- **PROMPT**
Each line of the material must be returned exactly.

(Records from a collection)

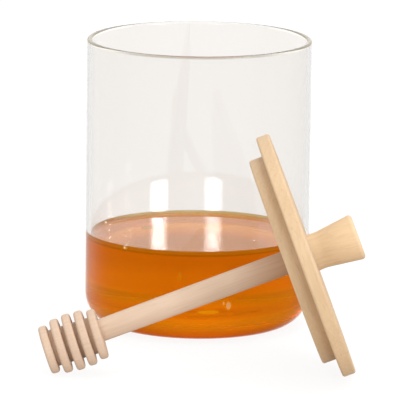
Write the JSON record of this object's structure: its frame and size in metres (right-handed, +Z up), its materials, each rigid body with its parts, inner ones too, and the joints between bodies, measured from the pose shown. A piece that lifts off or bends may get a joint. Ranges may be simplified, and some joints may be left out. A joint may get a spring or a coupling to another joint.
{
  "type": "honey pot with dipper",
  "caption": "Straight clear glass jar part filled with honey, with its wooden lid lying in front of it on its rim and a grooved wooden dipper through the lid.",
  "frame": {"origin": "middle of the jar's base, on the surface the jar stands on", "axes": "+Z up along the jar's axis; +Y away from the lid and dipper, which lie in front of the jar; +X towards the lid's side"},
  "size_m": [0.1259, 0.1882, 0.1155],
  "materials": {
    "clear_glass": "clear, polished, fire-polished rim",
    "honey": "stands in for clear amber honey, wet and glossy",
    "lid_wood": "pale yellowish beech, sanded, unvarnished",
    "knob_wood": "pale yellowish beech, turned and sanded",
    "dipper_wood": "pale pinkish beech, turned and sanded"
  },
  "bodies": {
    "root": {"jar": "clear_glass", "honey": "honey", "lid": "lid_wood", "knob": "knob_wood", "dipper": "dipper_wood"}
  },
  "joints": []
}
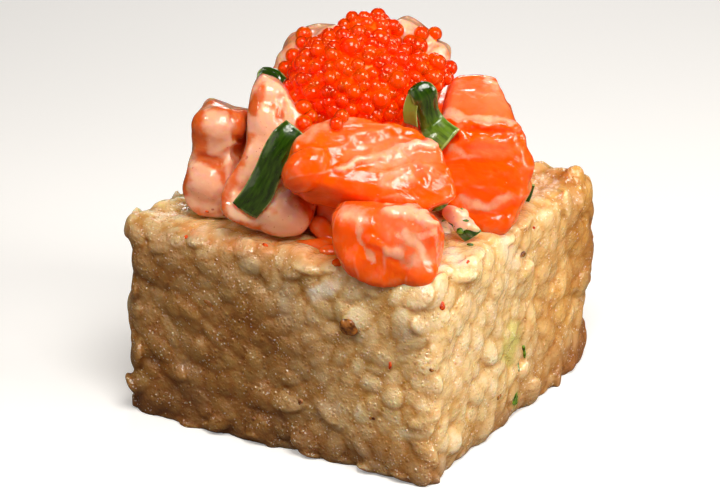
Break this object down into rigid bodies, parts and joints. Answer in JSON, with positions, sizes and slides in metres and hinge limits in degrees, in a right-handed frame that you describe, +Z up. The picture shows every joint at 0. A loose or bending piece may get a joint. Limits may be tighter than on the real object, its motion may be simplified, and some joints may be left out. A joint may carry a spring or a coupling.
{
  "type": "crispy rice sushi",
  "caption": "Square block of pressed, fried sushi rice under a heap of diced salmon in pink sauce, scallion strips and a mound of orange fish roe.",
  "frame": {"origin": "centre of the rice block's flat underside", "axes": "+Z up through the block and the heap; -Y and +X are the two block sides that the picture shows, left and right"},
  "size_m": [0.0495, 0.0511, 0.0537],
  "materials": {
    "fried_rice": "glossy translucent grains of fried rice, browner at the corners and the foot",
    "salmon": "moist raw salmon, orange with pale fat lines",
    "sauced_salmon": "salmon under a thin creamy pink sauce with red specks",
    "scallion": "moist dark green stem with a paler cut edge",
    "roe": "clear orange eggs with deep red hearts"
  },
  "bodies": {
    "root": {"rice_block": "fried_rice", "roe": "roe", "salmon_front_upper": "salmon", "salmon_front_lower": "salmon", "salmon_right": "salmon", "salmon_left_tall": "sauced_salmon", "salmon_left": "sauced_salmon", "salmon_back_left": "sauced_salmon", "salmon_back_right": "sauced_salmon", "salmon_rear_left": "sauced_salmon", "salmon_rear_right": "salmon", "salmon_middle": "salmon", "salmon_centre": "salmon", "scallion_left": "scallion", "scallion_right": "scallion", "scallion_back": "scallion", "scallion_corner": "scallion", "scallion_far_right": "scallion"}
  },
  "joints": []
}
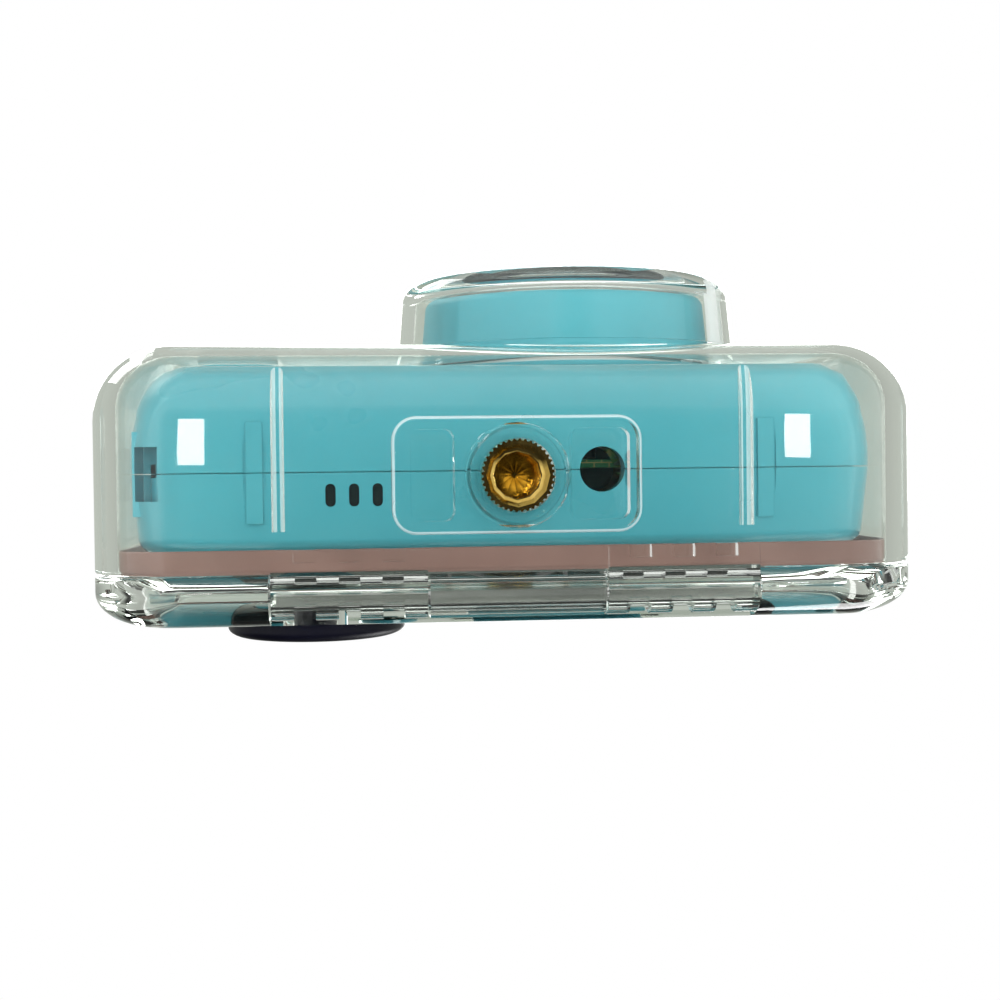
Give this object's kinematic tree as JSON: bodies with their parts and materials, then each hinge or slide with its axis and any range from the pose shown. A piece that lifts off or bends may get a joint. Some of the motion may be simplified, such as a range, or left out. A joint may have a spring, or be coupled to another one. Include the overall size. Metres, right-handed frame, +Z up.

- **FINISHED EXERCISE**
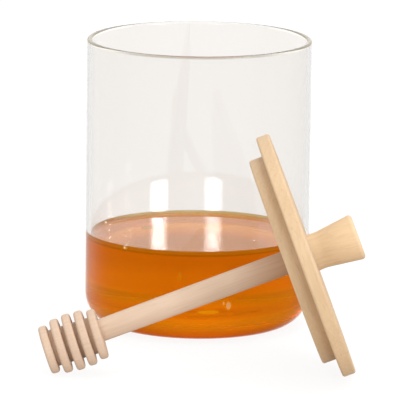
Write the JSON record of this object's structure: its frame and size in metres (right-handed, +Z up), its materials, each rigid body with its parts, inner ones too, and the joints between bodies, measured from the pose shown. A piece that lifts off or bends may get a joint. Ranges may be simplified, and some joints may be left out. A joint may get a spring or a coupling to another joint.
{
  "type": "honey pot with dipper",
  "caption": "Straight clear glass jar part filled with honey, with its wooden lid lying in front of it on its rim and a grooved wooden dipper through the lid.",
  "frame": {"origin": "middle of the jar's base, on the surface the jar stands on", "axes": "+Z up along the jar's axis; +Y away from the lid and dipper, which lie in front of the jar; +X towards the lid's side"},
  "size_m": [0.1259, 0.1882, 0.1155],
  "materials": {
    "clear_glass": "clear, polished, fire-polished rim",
    "honey": "stands in for clear amber honey, wet and glossy",
    "lid_wood": "pale yellowish beech, sanded, unvarnished",
    "knob_wood": "pale yellowish beech, turned and sanded",
    "dipper_wood": "pale pinkish beech, turned and sanded"
  },
  "bodies": {
    "root": {"jar": "clear_glass", "honey": "honey", "lid": "lid_wood", "knob": "knob_wood", "dipper": "dipper_wood"}
  },
  "joints": []
}
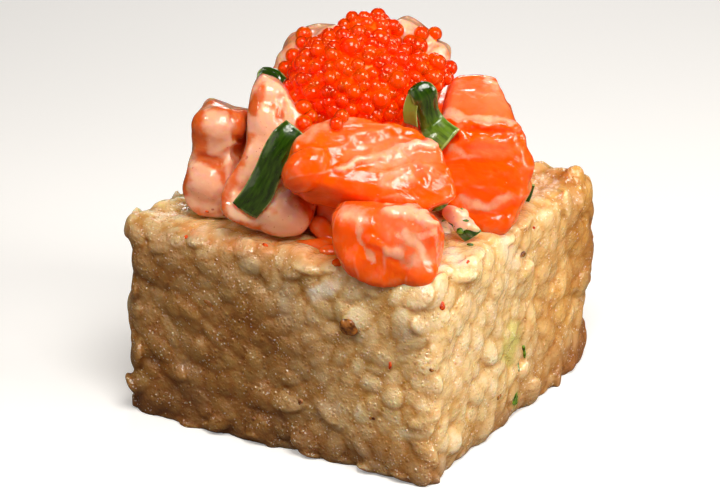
Break this object down into rigid bodies, parts and joints. Answer in JSON, with positions, sizes and slides in metres and hinge limits in degrees, in a right-handed frame that you describe, +Z up. The picture shows every joint at 0. A loose or bending piece may get a joint. Limits may be tighter than on the real object, its motion may be simplified, and some joints may be left out. A joint may carry a spring or a coupling.
{
  "type": "crispy rice sushi",
  "caption": "Square block of pressed, fried sushi rice under a heap of diced salmon in pink sauce, scallion strips and a mound of orange fish roe.",
  "frame": {"origin": "centre of the rice block's flat underside", "axes": "+Z up through the block and the heap; -Y and +X are the two block sides that the picture shows, left and right"},
  "size_m": [0.0495, 0.0511, 0.0537],
  "materials": {
    "fried_rice": "glossy translucent grains of fried rice, browner at the corners and the foot",
    "salmon": "moist raw salmon, orange with pale fat lines",
    "sauced_salmon": "salmon under a thin creamy pink sauce with red specks",
    "scallion": "moist dark green stem with a paler cut edge",
    "roe": "clear orange eggs with deep red hearts"
  },
  "bodies": {
    "root": {"rice_block": "fried_rice", "roe": "roe", "salmon_front_upper": "salmon", "salmon_front_lower": "salmon", "salmon_right": "salmon", "salmon_left_tall": "sauced_salmon", "salmon_left": "sauced_salmon", "salmon_back_left": "sauced_salmon", "salmon_back_right": "sauced_salmon", "salmon_rear_left": "sauced_salmon", "salmon_rear_right": "salmon", "salmon_middle": "salmon", "salmon_centre": "salmon", "scallion_left": "scallion", "scallion_right": "scallion", "scallion_back": "scallion", "scallion_corner": "scallion", "scallion_far_right": "scallion"}
  },
  "joints": []
}
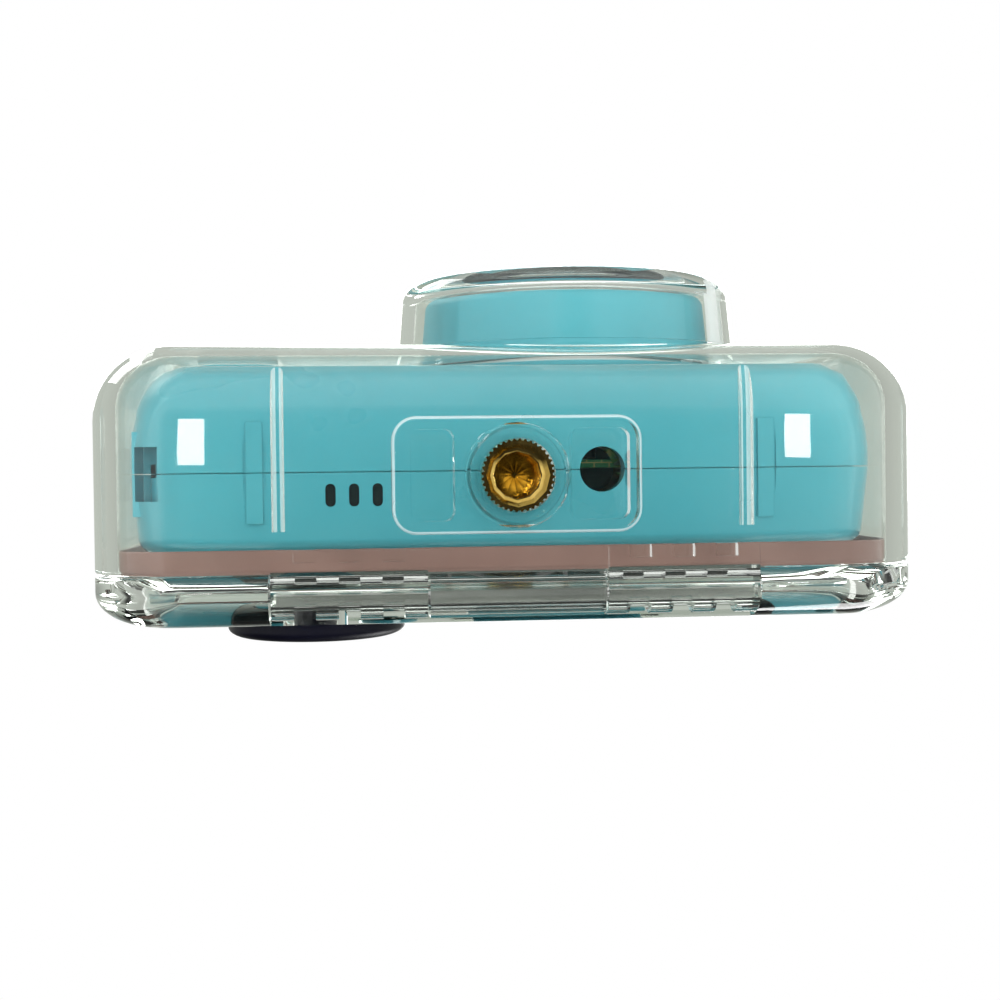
Give this object's kinematic tree as JSON: bodies with their parts and materials, then each hinge or slide with its axis and any range from the pose shown. A piece that lifts off or bends may get a joint. Some of the motion may be simplified, such as a range, or left out. A joint may have a spring, or be coupled to another one. Include the overall size. Metres, right-handed frame, +Z up.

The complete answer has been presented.